If candy is on your list for Valentine’s Day (or Chinese New Year), the place to go is the appropriately named Sugarfina (1837 Union Street, 855-784-2734, sugarfina.com), which opened about a year ago and bills itself as A Luxury Candy Boutique. The store’s gimmick, for lack of a better word, is in its packaging: The candies are contained in clever Lucite cubes, which can be purchased separately, or gathered together to create a bento box of several varieties, often with a theme (like Valentine’s Day). But the candies and their ingredients are special, too: for example, the gummy bears come from Bavaria (those made with Dom Pérignon are a best seller, no surprise), hazelnuts from Piedmont, and fruit from the Greek Isles. These folks are serious about
their candy.

UNION STREET VALENTINE WINE WALK

Start your Valentine’s Day celebration early with the Union Street Has a Crush on You Valentine Wine Walk on Thursday, Feb. 11 from 4 to 8 p.m. Stroll with your sweetie as you shop and sip at participating locations from Gough to Steiner Streets and on Fillmore Street between Union and Lombard streets where merchants will offer wine samplings along with special treats. $25 advance tickets at sresproductions.com
and $30 day of (cash only) onsite at 2040 Union Street.

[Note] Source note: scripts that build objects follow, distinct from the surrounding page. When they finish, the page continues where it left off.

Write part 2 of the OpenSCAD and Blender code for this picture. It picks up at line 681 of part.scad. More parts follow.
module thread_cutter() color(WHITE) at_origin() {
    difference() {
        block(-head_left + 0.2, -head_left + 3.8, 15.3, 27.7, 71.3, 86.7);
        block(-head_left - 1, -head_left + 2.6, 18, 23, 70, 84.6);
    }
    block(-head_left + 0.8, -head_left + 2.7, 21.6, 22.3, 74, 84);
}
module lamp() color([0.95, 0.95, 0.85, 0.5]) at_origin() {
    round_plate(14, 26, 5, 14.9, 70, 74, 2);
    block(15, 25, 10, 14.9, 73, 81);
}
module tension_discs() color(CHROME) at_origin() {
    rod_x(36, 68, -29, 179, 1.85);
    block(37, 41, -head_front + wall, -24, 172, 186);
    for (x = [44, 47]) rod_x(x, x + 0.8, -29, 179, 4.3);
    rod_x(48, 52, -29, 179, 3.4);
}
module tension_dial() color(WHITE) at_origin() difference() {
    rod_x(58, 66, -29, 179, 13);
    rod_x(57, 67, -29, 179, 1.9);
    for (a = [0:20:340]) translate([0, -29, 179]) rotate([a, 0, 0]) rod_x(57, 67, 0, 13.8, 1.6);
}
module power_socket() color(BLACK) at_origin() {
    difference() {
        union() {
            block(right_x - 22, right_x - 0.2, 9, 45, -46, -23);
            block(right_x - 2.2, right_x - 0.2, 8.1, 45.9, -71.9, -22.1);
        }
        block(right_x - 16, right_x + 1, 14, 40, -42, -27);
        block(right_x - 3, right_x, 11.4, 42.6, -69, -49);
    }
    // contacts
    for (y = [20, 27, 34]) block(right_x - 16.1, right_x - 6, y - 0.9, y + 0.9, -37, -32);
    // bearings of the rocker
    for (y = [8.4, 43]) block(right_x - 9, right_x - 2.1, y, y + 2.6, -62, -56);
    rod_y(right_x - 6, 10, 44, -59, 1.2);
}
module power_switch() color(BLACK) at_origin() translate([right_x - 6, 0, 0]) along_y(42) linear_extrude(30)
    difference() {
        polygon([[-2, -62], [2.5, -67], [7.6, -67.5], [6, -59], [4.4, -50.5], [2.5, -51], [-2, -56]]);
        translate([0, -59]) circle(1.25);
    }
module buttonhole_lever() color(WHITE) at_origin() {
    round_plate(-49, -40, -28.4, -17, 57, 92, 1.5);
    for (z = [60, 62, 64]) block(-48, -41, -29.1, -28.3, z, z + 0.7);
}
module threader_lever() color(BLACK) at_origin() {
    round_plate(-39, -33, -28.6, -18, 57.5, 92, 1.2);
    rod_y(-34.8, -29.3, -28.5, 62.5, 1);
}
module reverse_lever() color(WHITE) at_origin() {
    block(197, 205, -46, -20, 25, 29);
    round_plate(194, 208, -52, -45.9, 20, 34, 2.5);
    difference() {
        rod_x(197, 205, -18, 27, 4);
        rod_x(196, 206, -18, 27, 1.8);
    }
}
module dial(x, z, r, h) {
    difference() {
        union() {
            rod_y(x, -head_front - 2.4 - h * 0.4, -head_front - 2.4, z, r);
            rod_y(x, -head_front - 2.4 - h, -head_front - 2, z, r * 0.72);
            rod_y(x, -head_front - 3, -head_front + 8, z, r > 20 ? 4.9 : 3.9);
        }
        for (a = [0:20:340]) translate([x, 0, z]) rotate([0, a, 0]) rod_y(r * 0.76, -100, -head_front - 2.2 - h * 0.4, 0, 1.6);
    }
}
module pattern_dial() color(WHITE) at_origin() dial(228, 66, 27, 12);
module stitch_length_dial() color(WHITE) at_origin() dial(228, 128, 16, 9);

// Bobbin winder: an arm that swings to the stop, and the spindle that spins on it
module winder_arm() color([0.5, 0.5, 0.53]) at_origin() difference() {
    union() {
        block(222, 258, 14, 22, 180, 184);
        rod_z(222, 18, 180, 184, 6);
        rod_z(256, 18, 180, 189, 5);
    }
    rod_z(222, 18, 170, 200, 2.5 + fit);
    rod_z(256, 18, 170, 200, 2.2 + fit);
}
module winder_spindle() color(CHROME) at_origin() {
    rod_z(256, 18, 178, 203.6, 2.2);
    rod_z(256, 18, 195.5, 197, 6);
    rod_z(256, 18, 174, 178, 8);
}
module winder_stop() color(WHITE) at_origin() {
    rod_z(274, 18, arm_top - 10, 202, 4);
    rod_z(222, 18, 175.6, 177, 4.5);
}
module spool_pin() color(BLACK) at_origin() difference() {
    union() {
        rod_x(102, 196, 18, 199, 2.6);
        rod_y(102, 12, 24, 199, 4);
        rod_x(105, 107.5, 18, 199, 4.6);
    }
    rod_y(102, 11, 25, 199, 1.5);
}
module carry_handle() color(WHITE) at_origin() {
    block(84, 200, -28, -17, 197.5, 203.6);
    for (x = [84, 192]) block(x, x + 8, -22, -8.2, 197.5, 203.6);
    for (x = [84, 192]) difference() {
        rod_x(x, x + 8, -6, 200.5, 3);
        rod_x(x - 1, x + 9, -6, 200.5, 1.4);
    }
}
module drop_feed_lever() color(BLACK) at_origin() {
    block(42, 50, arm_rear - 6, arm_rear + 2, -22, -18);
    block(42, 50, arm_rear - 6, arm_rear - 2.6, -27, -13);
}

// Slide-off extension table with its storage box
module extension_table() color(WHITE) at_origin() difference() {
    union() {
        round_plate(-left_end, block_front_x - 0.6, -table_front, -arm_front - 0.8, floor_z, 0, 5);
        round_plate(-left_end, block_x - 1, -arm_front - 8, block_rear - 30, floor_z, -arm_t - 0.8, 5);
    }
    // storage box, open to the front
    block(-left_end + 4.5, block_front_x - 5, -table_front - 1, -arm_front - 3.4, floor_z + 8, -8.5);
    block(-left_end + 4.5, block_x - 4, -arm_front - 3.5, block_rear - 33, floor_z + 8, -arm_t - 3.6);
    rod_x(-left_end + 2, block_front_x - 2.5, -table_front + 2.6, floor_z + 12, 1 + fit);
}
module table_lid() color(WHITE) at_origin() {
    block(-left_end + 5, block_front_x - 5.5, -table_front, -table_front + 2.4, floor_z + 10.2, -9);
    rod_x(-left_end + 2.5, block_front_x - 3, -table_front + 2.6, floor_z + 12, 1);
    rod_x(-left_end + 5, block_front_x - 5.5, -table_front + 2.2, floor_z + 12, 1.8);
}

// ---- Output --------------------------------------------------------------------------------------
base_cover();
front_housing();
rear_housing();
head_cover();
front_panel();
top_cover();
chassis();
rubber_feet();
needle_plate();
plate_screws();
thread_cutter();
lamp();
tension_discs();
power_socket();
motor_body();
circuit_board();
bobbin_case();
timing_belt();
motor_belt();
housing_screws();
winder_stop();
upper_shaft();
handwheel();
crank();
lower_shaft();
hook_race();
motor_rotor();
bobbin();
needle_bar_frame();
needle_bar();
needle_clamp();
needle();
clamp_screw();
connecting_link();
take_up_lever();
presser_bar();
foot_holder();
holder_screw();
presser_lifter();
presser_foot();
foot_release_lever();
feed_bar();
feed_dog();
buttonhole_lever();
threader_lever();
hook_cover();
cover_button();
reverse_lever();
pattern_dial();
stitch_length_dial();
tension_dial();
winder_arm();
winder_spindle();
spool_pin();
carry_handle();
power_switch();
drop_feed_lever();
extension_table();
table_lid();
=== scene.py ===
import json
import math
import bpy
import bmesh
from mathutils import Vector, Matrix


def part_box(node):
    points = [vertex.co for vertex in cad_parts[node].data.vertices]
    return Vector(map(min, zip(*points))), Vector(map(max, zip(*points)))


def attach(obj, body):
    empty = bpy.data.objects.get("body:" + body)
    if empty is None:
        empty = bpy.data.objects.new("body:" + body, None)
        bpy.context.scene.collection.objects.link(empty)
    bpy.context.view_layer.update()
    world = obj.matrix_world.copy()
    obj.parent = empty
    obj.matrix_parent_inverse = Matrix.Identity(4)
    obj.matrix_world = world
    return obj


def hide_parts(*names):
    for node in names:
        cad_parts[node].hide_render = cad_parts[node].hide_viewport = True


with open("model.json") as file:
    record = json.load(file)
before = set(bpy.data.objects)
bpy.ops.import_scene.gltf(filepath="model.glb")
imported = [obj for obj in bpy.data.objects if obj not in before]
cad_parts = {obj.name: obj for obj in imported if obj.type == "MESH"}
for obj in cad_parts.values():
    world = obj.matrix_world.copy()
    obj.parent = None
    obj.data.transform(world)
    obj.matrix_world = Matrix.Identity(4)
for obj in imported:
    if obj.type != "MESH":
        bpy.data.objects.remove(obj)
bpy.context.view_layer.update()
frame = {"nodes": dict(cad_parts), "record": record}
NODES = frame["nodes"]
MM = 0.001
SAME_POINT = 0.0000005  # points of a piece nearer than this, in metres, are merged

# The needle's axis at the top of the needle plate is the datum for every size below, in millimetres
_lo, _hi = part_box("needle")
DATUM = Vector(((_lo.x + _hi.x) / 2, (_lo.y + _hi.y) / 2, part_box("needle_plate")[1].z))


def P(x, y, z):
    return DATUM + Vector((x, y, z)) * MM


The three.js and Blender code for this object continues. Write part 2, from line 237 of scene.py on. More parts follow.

VALENTINE’S DAY MENU SPECIALS

These restaurants are offering Valentine’s Day menus and other specials (all prices are per person and are exclusive of tax and gratuity).
Here in the Marina, the crew at Spaghetti Bros. (3213 Scott Street, 415-400-8500, spaghettibrossf.com) plans to offer a prix-fixe menu featuring an amuse of Kumamoto oysters, arugula salad with pomegranates and goat cheese fritters, lobster mac ’n’ cheese, New York steak with truffled mushroom tart and bordelaise, and chocolate bread pudding with vanilla bean gelato ($75).
Around the corner at Causwell’s (2346 Chestnut Street, 415-447-6081, causwells.com), in addition to its regular menu, the restaurant also plans to offer a few special dishes — whatever looks fresh to the chef that morning — to celebrate with your favorite person.
What could be better than a meal with the backdrop of the Golden Gate Bridge? In Fort Mason, Greens (Building A, 2 Marina Boulevard, 415-771-6222, greensrestaurant.com), recently reopened from a remodeling of several areas of the dining room, is planning a three- to four-course prix-fixe menu with three to five options that include an appetizer, entrée, and dessert, plus entertainment, in addition to their regular Sunday brunch service. A menu will be available by phone beginning Feb. 1 ($130, $45 wine pairing).
You can’t beat the cozy, intimate interior of neighborhood favorite, the Brazen Head (3166 Buchanan Street, 415-921-7600, brazenheadsf.com), which also has late-night dining (until 1 a.m.). The regular menu will be available, which includes favorites like escargot, French onion soup, steaks (including their signature angus beef New York pepper steak), chops, prime rib, and more.

Up the hill in Russian Hill …

Cocotte (1521 Hyde Street, 415-292-4415, cocottesf.com) plans a menu including beef Wellington, scallops, macarons, and more with a French-California flair ($75).
La Folie (2316 Polk Street, 415-776-5577, lafoliesf.com) is offering a scrumptious menu of French favorites, including Russian caviar, oysters, asparagus soup with crab royale, poached John Dorey with Champagne-fines herbs sauce, Snake River Farm beef tenderloin with lacinato kale and black trumpet mushroom ragout, and truffle Madeira sauce or lobster and mushroom risotto, and a special dessert, Rouge Emblazed, with yogurt mousse, pomegranate coulis, burnt rose ice cream, black pepper hibiscus-raspberry coulis, and red wine meringue ($200).
Down the street at Lord Stanley (2065 Polk Street, 415-872-5512, lordstanleysf.com), enjoy an eight-course tasting menu featuring foie gras, caviar, vegetables, fish, beef, scallops, a vegetarian option, a pre-dessert, followed by the real dessert plus — yes, there’s more — a gift for the morning ($100 tasting menu, $60 wine pairing featuring 100 percent organic biodynamic wines from the Loire Valley, Burgundy, and other quality French wine appellations, plus sherry).

Over the hill in North Beach …

Rose Pistola (532 Columbus Avenue, 415-399-0499, rosepistolasf.com) will be offering a five-course tasting menu in addition to their regular menu along with live jazz starting at 8 p.m. ($60).
Park Tavern (1652 Stockton Street, 415-989-7300, parktavernsf.com), whose New Year’s Eve menu included such decadent dishes as Kobe beef tartare and roasted bone marrow, lobster-stuffed petrale sole, and maple crème brûlée, plans another similar prix-fixe menu available Feb. 1 ($85 tasting menu, $55 wine pairing).
Celebrate all weekend at Calzone’s (430 Columbus Avenue, 415-397-3600, calzonesf.com) and The Stinking Rose (325 Columbus Avenue, 415-781-7673, thestinkingrose.com), both of which will serve their full menu continuously throughout the day and evening. The restaurants never charge a corkage fee, so BYOB, and enjoy!